The way I see it it is a semantic error, because your language parses just fine even though your are using an identifier which you haven't previously bound--i.e. syntactic analysis only checks the program for well-formed-ness. Semantic analysis actually checks that your program has a valid meaning--e.g. bindings, scoping or typing. As #pst said you can do scope checking during parsing, but this is an implementation detail. AFAIK old compilers used to do this to save some time and space, but I think today such an approach is questionable if you don't have some hard performance/memory constraints.
The program conforms to the language grammar, so it is syntactically correct. A language grammar doesn't contain any statements like 'the identifier must be declared', and indeed doesn't have any way of doing so. An attempt to build a two-level grammar along these lines failed spectacularly in the Algol-68 project, and it has not been attempted since to my knowledge.
The meaning, if any, of each is a semantic issue. Frank deRemer called issues like this 'static semantics'.
In my opinion, this is not strictly a syntax error - nor a semantic one. If I were to implement this for a statically typed, compiled language (like C or C++), then I would not put the check into the parser (because the parser is practically incapable of checking for this mistake), rather into the code generator (the part of the compiler that walks the abstract syntax tree and turns it into assembly code). So in my opinion, it lies between syntax and semantic errors: it's a syntax-related error that can only be checked by performing semantic analysis on the code.
If we consider a primitive scripting language however, where the AST is directly executed (without compilation to bytecode and without JIT), then it's the evaluator/executor function itself that walks the AST and finds the undeclared variable - in this case, it will be a runtime error.

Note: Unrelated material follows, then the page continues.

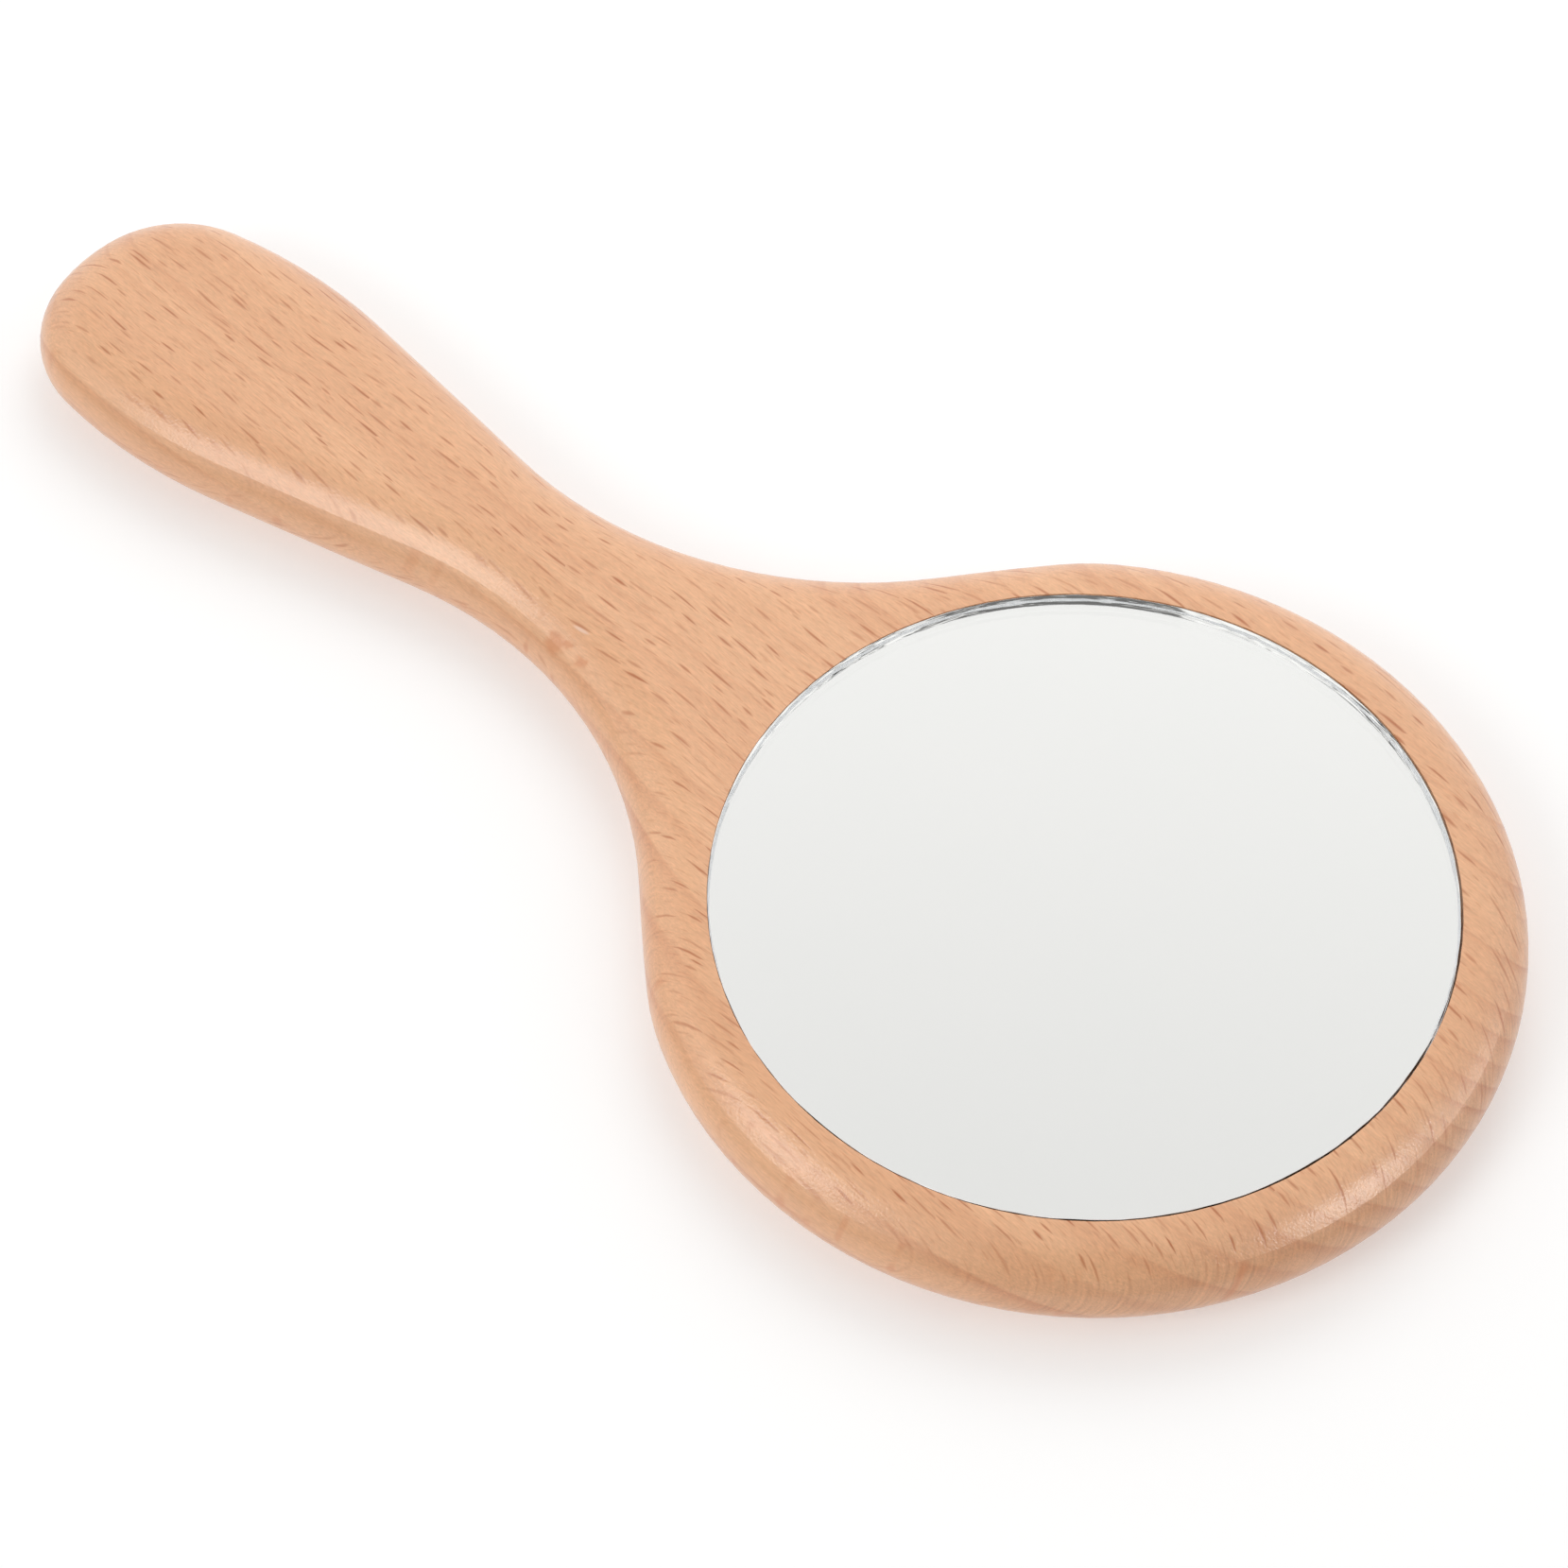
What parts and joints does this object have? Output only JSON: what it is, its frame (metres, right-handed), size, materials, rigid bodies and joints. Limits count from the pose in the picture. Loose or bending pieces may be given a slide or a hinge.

The difference lies between the "AST_walk()" routine being in different parts of the program lifecycle (compilation time and runtime), should the language be a scripting or a compiled one.
In the case of languages -- and there are many -- which require identifiers to be declared, a program with undeclared identifiers is ill-formed and thus a missing declaration is clearly a syntax error.
The usual way to deal with this is to incorporate information about symbols in a symbol table, so that the parse can use this information.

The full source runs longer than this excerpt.